[Items listed in a dataset]
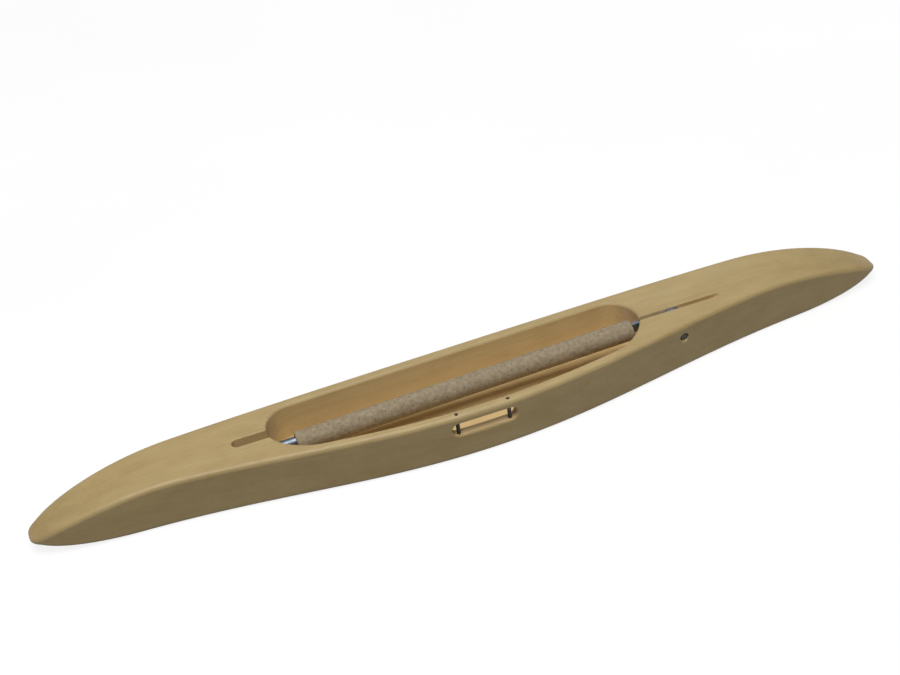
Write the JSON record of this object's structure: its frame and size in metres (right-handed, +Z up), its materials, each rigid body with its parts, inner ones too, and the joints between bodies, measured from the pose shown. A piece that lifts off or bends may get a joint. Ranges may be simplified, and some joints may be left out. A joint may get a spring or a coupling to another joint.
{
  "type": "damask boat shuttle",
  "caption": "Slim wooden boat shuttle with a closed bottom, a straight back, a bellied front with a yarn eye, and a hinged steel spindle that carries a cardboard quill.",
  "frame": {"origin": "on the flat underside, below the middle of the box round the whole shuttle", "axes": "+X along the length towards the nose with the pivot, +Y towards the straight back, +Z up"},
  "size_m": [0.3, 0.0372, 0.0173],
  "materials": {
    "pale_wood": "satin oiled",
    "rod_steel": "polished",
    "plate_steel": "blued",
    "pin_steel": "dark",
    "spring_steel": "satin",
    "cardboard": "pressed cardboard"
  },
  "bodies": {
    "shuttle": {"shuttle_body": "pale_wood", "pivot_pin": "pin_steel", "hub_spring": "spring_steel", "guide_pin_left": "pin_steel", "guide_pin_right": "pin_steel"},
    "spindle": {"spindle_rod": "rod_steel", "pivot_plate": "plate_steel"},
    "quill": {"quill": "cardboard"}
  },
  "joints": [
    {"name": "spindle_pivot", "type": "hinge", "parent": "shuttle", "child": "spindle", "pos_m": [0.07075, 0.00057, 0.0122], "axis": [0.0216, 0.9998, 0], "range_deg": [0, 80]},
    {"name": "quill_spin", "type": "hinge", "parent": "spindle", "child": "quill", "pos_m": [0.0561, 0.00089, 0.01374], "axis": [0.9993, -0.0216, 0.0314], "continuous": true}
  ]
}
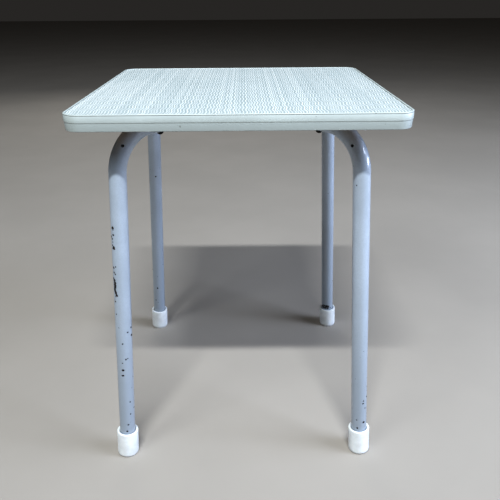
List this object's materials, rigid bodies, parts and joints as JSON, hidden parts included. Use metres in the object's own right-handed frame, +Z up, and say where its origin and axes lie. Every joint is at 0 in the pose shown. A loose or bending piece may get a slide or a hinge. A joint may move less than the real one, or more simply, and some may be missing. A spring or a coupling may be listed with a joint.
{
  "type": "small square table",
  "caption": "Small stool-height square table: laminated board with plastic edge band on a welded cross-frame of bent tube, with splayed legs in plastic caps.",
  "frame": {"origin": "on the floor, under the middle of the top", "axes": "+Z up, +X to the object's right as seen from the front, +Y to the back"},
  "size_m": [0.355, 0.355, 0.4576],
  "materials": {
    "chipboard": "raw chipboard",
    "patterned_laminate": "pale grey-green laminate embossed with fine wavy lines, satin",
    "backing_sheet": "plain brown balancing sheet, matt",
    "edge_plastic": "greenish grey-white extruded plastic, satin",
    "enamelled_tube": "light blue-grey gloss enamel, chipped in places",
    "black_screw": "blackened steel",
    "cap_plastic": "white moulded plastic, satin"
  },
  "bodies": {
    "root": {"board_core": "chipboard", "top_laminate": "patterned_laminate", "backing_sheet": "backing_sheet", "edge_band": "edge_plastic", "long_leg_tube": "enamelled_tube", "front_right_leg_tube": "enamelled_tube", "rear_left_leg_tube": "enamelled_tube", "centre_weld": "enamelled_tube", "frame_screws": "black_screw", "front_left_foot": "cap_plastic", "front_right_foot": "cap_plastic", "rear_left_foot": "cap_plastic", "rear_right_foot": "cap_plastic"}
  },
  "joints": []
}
--
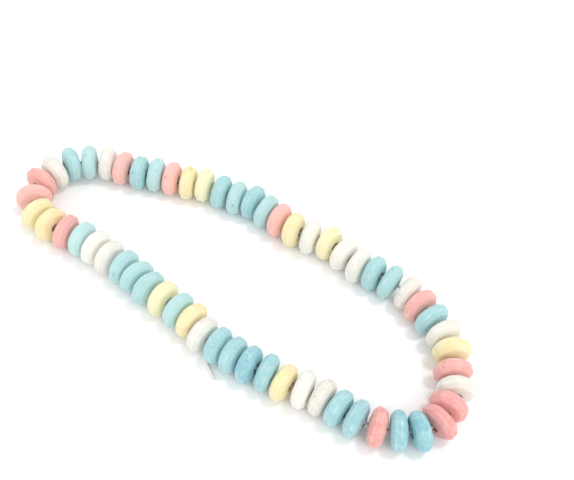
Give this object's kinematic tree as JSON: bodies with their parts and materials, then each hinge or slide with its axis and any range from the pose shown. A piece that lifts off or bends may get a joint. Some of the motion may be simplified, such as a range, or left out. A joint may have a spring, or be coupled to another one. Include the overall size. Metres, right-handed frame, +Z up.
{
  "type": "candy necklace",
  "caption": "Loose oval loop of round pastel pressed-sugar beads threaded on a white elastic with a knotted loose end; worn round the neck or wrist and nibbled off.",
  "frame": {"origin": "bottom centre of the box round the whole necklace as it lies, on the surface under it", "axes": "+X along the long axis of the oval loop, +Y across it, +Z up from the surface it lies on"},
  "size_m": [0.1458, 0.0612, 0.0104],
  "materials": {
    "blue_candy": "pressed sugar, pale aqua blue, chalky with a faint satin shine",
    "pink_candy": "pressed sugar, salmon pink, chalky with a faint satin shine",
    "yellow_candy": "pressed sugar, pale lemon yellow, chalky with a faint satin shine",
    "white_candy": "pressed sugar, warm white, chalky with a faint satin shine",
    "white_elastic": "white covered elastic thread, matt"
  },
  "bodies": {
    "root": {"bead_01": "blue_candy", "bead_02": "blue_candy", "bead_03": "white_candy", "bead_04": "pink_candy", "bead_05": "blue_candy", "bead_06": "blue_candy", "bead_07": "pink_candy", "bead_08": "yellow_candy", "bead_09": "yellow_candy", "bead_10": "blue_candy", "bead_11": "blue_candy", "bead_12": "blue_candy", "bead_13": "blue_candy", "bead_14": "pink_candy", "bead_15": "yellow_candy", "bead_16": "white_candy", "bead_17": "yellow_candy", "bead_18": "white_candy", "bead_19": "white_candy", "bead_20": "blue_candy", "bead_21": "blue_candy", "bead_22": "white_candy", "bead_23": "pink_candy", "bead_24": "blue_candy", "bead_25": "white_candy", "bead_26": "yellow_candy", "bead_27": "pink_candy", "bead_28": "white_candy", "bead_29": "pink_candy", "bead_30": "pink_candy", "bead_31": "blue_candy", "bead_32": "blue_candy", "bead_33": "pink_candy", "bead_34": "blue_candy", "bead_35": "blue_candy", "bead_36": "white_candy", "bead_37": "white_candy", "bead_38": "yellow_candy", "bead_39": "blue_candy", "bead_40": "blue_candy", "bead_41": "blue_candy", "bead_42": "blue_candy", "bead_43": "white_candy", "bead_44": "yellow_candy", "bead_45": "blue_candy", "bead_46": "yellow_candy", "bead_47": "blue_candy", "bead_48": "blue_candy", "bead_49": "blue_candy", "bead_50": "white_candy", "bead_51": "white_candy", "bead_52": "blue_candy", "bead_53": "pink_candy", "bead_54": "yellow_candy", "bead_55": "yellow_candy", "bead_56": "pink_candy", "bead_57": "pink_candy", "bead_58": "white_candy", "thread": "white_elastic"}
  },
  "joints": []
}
--
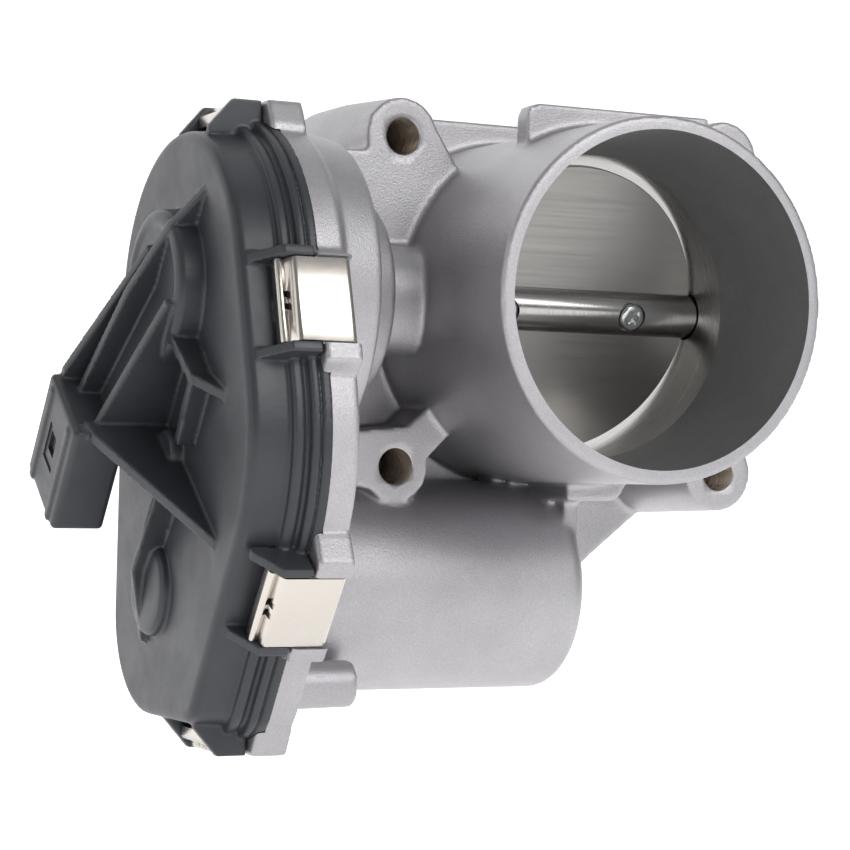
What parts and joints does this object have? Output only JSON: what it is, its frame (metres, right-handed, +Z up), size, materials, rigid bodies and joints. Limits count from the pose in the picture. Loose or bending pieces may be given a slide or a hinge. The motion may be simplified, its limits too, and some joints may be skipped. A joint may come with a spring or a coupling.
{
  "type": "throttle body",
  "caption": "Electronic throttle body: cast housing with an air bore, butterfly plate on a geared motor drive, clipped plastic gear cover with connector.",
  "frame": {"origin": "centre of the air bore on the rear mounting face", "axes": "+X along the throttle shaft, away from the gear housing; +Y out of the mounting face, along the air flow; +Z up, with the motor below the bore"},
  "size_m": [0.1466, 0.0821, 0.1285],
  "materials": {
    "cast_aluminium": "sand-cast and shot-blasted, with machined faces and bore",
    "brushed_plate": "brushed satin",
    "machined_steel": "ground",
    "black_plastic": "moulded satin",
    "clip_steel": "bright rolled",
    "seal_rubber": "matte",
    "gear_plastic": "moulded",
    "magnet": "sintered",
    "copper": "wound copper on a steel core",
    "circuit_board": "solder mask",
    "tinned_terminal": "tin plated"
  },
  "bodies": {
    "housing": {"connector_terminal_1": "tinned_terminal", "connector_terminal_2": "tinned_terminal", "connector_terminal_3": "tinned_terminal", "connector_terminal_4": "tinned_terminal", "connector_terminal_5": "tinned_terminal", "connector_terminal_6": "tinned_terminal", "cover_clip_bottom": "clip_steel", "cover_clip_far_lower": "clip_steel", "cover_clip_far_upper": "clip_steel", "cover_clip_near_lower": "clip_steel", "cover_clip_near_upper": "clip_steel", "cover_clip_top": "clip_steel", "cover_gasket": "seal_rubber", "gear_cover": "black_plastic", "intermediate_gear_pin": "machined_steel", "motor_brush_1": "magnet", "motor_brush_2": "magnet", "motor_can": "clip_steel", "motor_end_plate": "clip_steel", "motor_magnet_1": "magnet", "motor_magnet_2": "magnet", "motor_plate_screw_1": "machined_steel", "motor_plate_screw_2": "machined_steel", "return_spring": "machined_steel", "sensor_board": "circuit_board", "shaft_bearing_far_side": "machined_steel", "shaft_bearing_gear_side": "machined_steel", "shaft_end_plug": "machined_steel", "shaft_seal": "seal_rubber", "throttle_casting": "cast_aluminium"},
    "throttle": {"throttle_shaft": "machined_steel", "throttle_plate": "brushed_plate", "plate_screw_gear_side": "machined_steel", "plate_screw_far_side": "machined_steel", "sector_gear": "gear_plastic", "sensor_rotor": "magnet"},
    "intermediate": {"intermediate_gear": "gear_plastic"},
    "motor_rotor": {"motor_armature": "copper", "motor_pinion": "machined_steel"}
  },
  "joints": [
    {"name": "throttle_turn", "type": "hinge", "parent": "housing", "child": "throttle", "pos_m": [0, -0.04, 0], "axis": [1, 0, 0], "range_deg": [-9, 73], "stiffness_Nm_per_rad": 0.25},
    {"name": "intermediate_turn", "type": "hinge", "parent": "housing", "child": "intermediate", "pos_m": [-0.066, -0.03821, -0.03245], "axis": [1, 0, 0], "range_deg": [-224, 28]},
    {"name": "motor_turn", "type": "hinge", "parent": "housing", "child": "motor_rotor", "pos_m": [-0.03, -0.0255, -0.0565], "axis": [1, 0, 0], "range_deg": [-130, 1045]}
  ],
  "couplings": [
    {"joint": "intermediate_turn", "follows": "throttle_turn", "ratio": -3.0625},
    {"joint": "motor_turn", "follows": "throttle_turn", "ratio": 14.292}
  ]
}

DESCRIPTION OF THE TASK –
Extract every line of the records above that contains the word "bends".

RESULT BELOW –
Write the JSON record of this object's structure: its frame and size in metres (right-handed, +Z up), its materials, each rigid body with its parts, inner ones too, and the joints between bodies, measured from the pose shown. A piece that lifts off or bends may get a joint. Ranges may be simplified, and some joints may be left out. A joint may get a spring or a coupling to another joint.
Give this object's kinematic tree as JSON: bodies with their parts and materials, then each hinge or slide with its axis and any range from the pose shown. A piece that lifts off or bends may get a joint. Some of the motion may be simplified, such as a range, or left out. A joint may have a spring, or be coupled to another one. Include the overall size. Metres, right-handed frame, +Z up.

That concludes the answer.